Dipeptidyl and tripeptidyl α-ketoesters, α-ketoamides and α-ketoacid transition-state inhibitors of calpains I and II have been reported in the literature. See for example Li et al., “Novel peptidyl α-ketoamide inhibitors of calpains and other cysteine proteases,” J. Med. Chem. 39:4089-98, 1996; Li et al., “Peptide α-ketoester, α-ketoamide and α-ketoacid inhibitors of calpains and other cysteine proteases,” J. Med. Chem. 36:3472-80, 1993, each of which are incorporated herein by reference in their entities. The composition in these publications are also disclosed in several patents: U.S. Pat. No. 5,514,694, issued May 7, 1996, to Powers et al.; U.S. Pat. No. 5,610,297, issued Mar. 11, 1997, to Powers; U.S. Pat. No. 5,650,508, issued Jul. 22, 1997, to Powers; U.S. Pat. No. 5,763,576, issued Jun. 9, 1998, to Powers; and U.S. Pat. No. 6,235,929, issued May 22, 2001, to Powers, each of which are incorporated herein by reference in their entireties.
One of the ketoamides, AK295, is a potent transition-state inhibitor for calpain I and II, but does have some inhibitory activity toward other cysteine proteases such as cathepsins (Li et al., J. Med. Chem. 36:3472-80, 1993). The ketone carbonyl group of AK295 is the group which forms the hemithioacetal with the active site cysteine of calpain. Since the enzyme has evolved to bind the tetrahedral transition state effectively, transition state inhibitors are usually potent reversible inhibitors for cysteine proteases. Reversibility occurs when the hemiacetal breaks down to reform the carbonyl compound and free enzyme.
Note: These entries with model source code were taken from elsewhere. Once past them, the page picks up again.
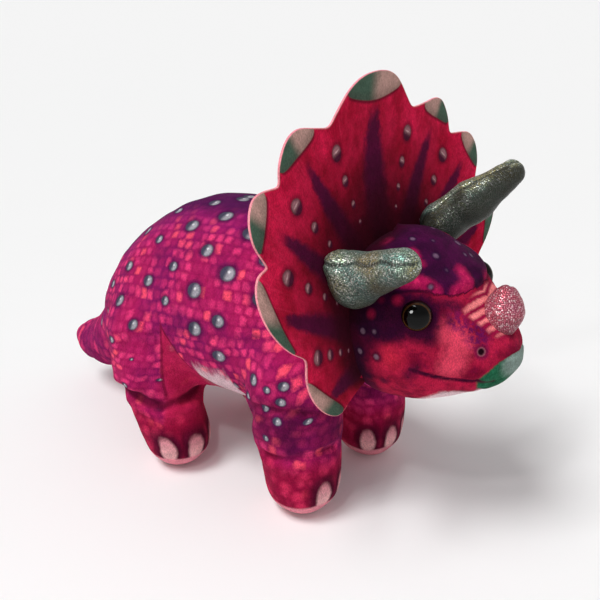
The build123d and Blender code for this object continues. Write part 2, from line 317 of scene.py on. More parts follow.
def body_field(x, y, z):
    """The whole stuffed body: torso, tail, four legs, neck and head."""
    y = np.abs(y)
    field = loft(x, y, z, TORSO, 2.2)
    field = merge(field, limb(x, y, z, TAIL, 4), 12)
    field = merge(field, limb(x, y, z, HIND_LEG, 6), 7)
    field = merge(field, limb(x, y, z, FRONT_LEG, 4), 8)
    field = merge(field, limb(x, y, z, NECK, 4), 8)
    field = merge(field, loft(x, y, z, HEAD, 2.3), 9)
    return np.maximum(field, -z)


def surface_net(field, low, step):
    """Closed quad mesh of the zero surface, with one point in each cell that it crosses."""
    inside = field < 0
    shape = np.array(field.shape) - 1
    total = np.zeros((*shape, 3))
    count = np.zeros(shape)

    def at(corner, values):
        return values[tuple(slice(c, c + n) for c, n in zip(corner, shape))]

    for corner in np.ndindex(2, 2, 2):
        for axis in range(3):
            if corner[axis]:
                continue
            other = tuple(c + (n == axis) for n, c in enumerate(corner))
            fa, fb = at(corner, field), at(other, field)
            cut = at(corner, inside) != at(other, inside)
            t = np.where(cut, fa / np.where(cut, fa - fb, 1), 0)
            for n in range(3):
                total[..., n] += np.where(cut, corner[n] + (t if n == axis else 0), 0)
            count += cut
    used = count > 0
    index = np.full(shape, -1)
    index[used] = np.arange(used.sum())
    points = (np.argwhere(used) + total[used] / count[used][:, None]) * step + np.array(low)
    faces = []
    for axis in range(3):
        u, v = (axis + 1) % 3, (axis + 2) % 3
        here = [slice(1, -1)] * 3
        here[axis] = slice(0, -1)
        there = list(here)
        there[axis] = slice(1, None)
        a, b = inside[tuple(here)], inside[tuple(there)]
        for turned, mask in ((False, a & ~b), (True, b & ~a)):
            cell = np.argwhere(mask)
            cell[:, u] += 1
            cell[:, v] += 1
            ring = []
            for du, dv in ((-1, -1), (0, -1), (0, 0), (-1, 0)):
                c = cell.copy()
                c[:, u] += du
                c[:, v] += dv
                ring.append(index[c[:, 0], c[:, 1], c[:, 2]])
            quads = np.stack(ring, 1)
            faces.append(quads[:, ::-1] if turned else quads)
    return points, np.concatenate(faces)


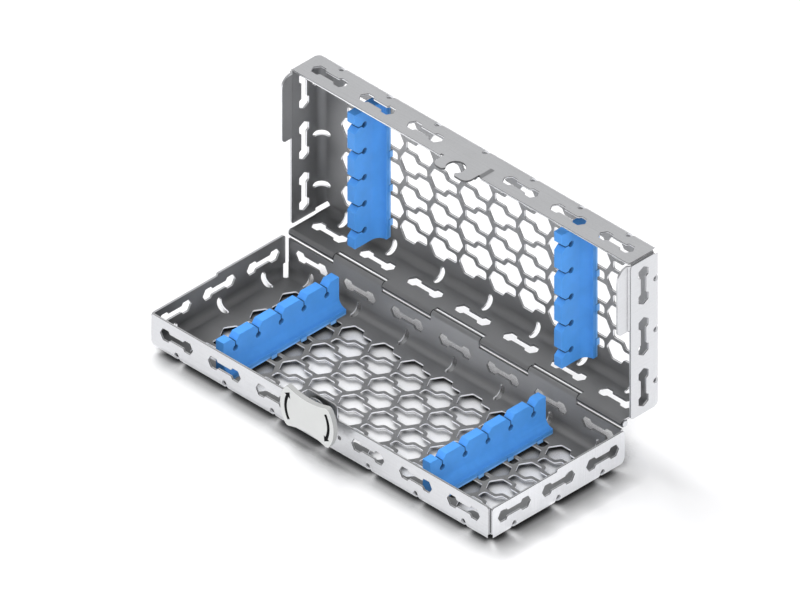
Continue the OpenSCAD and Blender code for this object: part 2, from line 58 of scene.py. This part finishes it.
# The room, a light tent: what it gives to matt faces, and what the steel mirrors of it
WHITE = (1.0, 1.0, 1.0, 1.0)
ROOM_LIGHT = 0.50  # strength on matt faces
TENT_BRIGHT = Vector((-1.0, 1.0, 1.0)).normalized()  # its brightest side, high at the rear left
TENT_TURN = -0.35  # cosine of the angle from there at which it is darkest
TENT_CURVE = 2.2  # how steeply it brightens towards there
TENT_LEVELS = (0.22, 0.65)  # its darkest and brightest strength
# Each lamp's name, place, width and watts
LAMPS = (
    ("key_lamp", (-0.70, 0.16, 1.00), 0.7, 10.0),
    ("fill_lamp", (0.85, -0.50, 0.60), 0.9, 7.5),
)

# Painted shade from near faces, drawn into the colour of the faces and of the floor. Its strength
# follows the share of the sky over a point that is free of faces within reach: dark is the light
# left where that share is shut or less, and light, 1 if not given, is what is left where it is
# free or more.
# On the trays' inner faces
WALL_SHADE = {"reach": 9.0 * MM, "shut": 0.25, "free": 0.75, "dark": 0.42}
# On their outer faces, which shows most close behind the latch
LATCH_SHADE = {"reach": 6.5 * MM, "shut": 0.2, "free": 0.75, "dark": 0.25}
# On faces cut by the punch
HOLE_SHADE = {"reach": 2.0 * MM, "shut": 0.55, "free": 0.85, "dark": 0.3}
# On the racks, which shows most in their slits
SLIT_SHADE = {"reach": 4.0 * MM, "shut": 0.2, "free": 0.65, "dark": 0.12}
# On floor that the base covers
COVER_SHADE = {"reach": 24.0 * MM, "shut": 0.2, "free": 0.6, "dark": 0.1, "samples": 16}
# Two masks of the same kind, for floor under the open lid. One is 1 where nothing is close by,
# and the other is 1 where much is over the floor farther up.
CLEAR_NEAR = {"reach": 5.0 * MM, "shut": 0.75, "free": 0.9, "dark": 0.0, "samples": 16}
ROOFED_FAR = {"reach": 45.0 * MM, "shut": 0.40, "free": 0.57, "dark": 1.0, "light": 0.0, "samples": 16}
ROOF_DARK = 0.25  # light left on floor where both are 1, a painted shade
NEAR_SAMPLES = 8  # rays at each point, where none are given

# The floor
FLOOR_HALF = 3.0  # half of its width
FLOOR_GAP = 1.5 * MM  # how far it lies below the trays
FLOOR_COLOUR = (0.86, 0.86, 0.87)
FLOOR_LIFT = 0.15  # light of its own, which makes the open floor as white as the background
SHADE_FROM = Vector((-1.0, 0.1, 1.0)).normalized()  # the side from which the trays' painted shadow falls on it
SHADE_REACH = 12.0 * MM  # how near they must be on that side
SHADE_SAMPLES = 24  # rays at each point
SHADE_CURVE = 0.8  # below 1, the soft rim of that shade is lighter

# Grain, in features per metre along and across the strokes of the brush, and other noise
GRAIN_ALONG = 90.0  # along a stroke
GRAIN_ACROSS = 1700.0  # across it
GRAIN_SHARE = 0.6  # the rest of the skin is speckle
GRAIN_DETAIL = 3.0  # octaves of strokes, and of the silicone's grain
SPECK_SCALE = 1300.0  # speckle
STEEL_CLOUDS = 38.0  # soft clouds in the tone
CLOUD_DETAIL = 2.0  # octaves of clouds and of speckle
NOISE_ROUGHNESS = 0.6  # weight of each finer octave
NOISE_SPAN = (0.3, 0.7)  # nearly all values of a noise lie between these
END_LEAN = 0.7  # faces that look along x by more than this share are end faces

# Steel
STEEL = (0.765, 0.772, 0.79)  # the trays' sheet
PIN_COLOUR = (0.70, 0.71, 0.73)
LATCH_COLOUR = (0.66, 0.67, 0.69)
SHEET_ROUGH = 0.34  # roughness of the trays' outside
BAR_ROUGH = 0.28  # the pin and the latch's metal are smoother
ROUGH_SPREAD = (-0.06, 0.08)  # what the skin takes from the roughness and adds to it
GRAIN_TONES = (0.93, 1.05)  # lowest and highest tone of the skin
STEEL_CLOUD_TONES = (0.97, 1.03)  # lowest and highest tone of the clouds
STEEL_LIMIT = 1.26  # highest tone, so that no face clips to white
STEEL_BUMP = {"strength": 0.35, "depth": 0.02 * MM}  # how strongly and how far the skin stands out
WORN_AND_HIGHLIT_WIDTH = 0.16 * MM  # worn edges of the pin and the latch's metal, which also carry a painted highlight
EDGE_WEAR_AND_HIGHLIGHT = 0.10  # what such an edge adds to the tone: wear, and a painted highlight
WORN_SMOOTHER = 0.08  # what it takes from the roughness
EDGE_SAMPLES = 6  # rays that look for an edge
EDGE_LEAN = (0.99, 0.80)  # cosines of a rounded normal to the true one on flat faces and on edges

# The trays' pressed and punched sheet
INNER_DULL = 0.22  # roughness that the unbrushed inside has above the outside's
RIM_WIDTH = 0.25 * MM  # edges of the sheet
RIM_INNER = 0.6  # tone of those edges on the inside
TORN_DEPTH = 0.2 * MM  # how far a cut face is torn and dull, from the outside of the sheet
TORN_BLUR = 0.05 * MM  # half of the change from torn to bright
CUT_TORN = 0.25  # tone of a cut face's torn band
CUT_BRIGHT = 1.25  # tone of its burnished bright band, lighter than the sheet as a painted highlight
CUT_HINGE = 0.32  # share of both that the holes of the hinge walls keep, a painted shade
CUT_LEAN = 0.2  # a face is cut across the sheet if it looks through it by less than this share
NEAREST = 0.001 * MM  # two sides count as equally near within this length
FACING_BLUR = 0.2 * MM  # the cavity's middle is fully seen from this far before a face's plane
LATCH_FROM = (5.0 * MM, 9.0 * MM)  # heights over which the latch's painted shade sets in, above the floor's
# Each tray at rest, with spans in millimetres:
# cavity is the middle of the room inside.
# low and high are the corners of its box, which goes on far past the tray's open side.
# end_grain is the axis of the brush's strokes on the end walls.
# inside is the tone of faces that look into the cavity, darker than the outside as painted shade.
# ends gives an axis, the start and end of a span on it, and the inside's share at both, which paints shade
# near the trays' ends and the base's front.
# outside and cut are shares for outer and cut faces that look along x, y and z: painted light and shade by
# the side that a face turns to.
# hinge gives an axis, and where the hinge wall's holes begin and are in full along it, for their painted
# shade.
BASE_TRAY = {
    "cavity": Vector((0.0, -6.0, 20.0)) * MM,
    "low": Vector((-90.0, -42.0, 0.0)) * MM,
    "high": Vector((90.0, 30.0, 200.0)) * MM,
    "end_grain": "Z",
    "inside": 0.78,
    "ends": (("X", -90.0, -60.0, 0.75, 1.0), ("X", 60.0, 90.0, 1.0, 0.82), ("Y", -42.0, -18.0, 0.45, 1.0)),
    "outside": (1.11, 0.87, 1.0),
    "cut": (1.0, 0.97, 0.88),
    "hinge": (("Y", 29.0, 29.15), ("Z", 14.5, 14.0)),
}
LID_TRAY = {
    "cavity": Vector((0.0, 28.9, 54.9)) * MM,
    "low": Vector((-90.0, -200.0, 18.9)) * MM,
    "high": Vector((90.0, 48.9, 90.9)) * MM,
    "end_grain": "Y",
    "inside": 0.67,
    "ends": (("X", -90.0, -60.0, 0.75, 1.0),),
    "outside": (0.885, 0.8, 1.02),
    "cut": (0.79, 0.9, 1.0),
    "hinge": (("Z", 19.85, 19.7), ("Y", 34.4, 34.9)),
}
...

No effective therapy has yet been developed for most neurodegenerative diseases and conditions, and other disease related to uncontrolled cysteine protease action. Millions of individuals suffer from neurodegenerative diseases, and thus there is a need for therapies effective in treating and preventing these diseases and conditions. There is a need for new compositions to treat other diseases related to cysteine protease activity. Further, because neuronal pathologies have a dramatic impact on quality of life of patients, there is a need for compositions and methods for treating these disorders, in particular, compositions and methods for treating pathologies with little or reduced side effects such as neuropathy. Thus, there is also a need for compositions and methods of treating other pathologies related to calpain activation. There is still another need for methods and compositions for disease resulting from other cysteine proteases particularly parasitic diseases. The compositions and methods disclosed herein address these and other needs.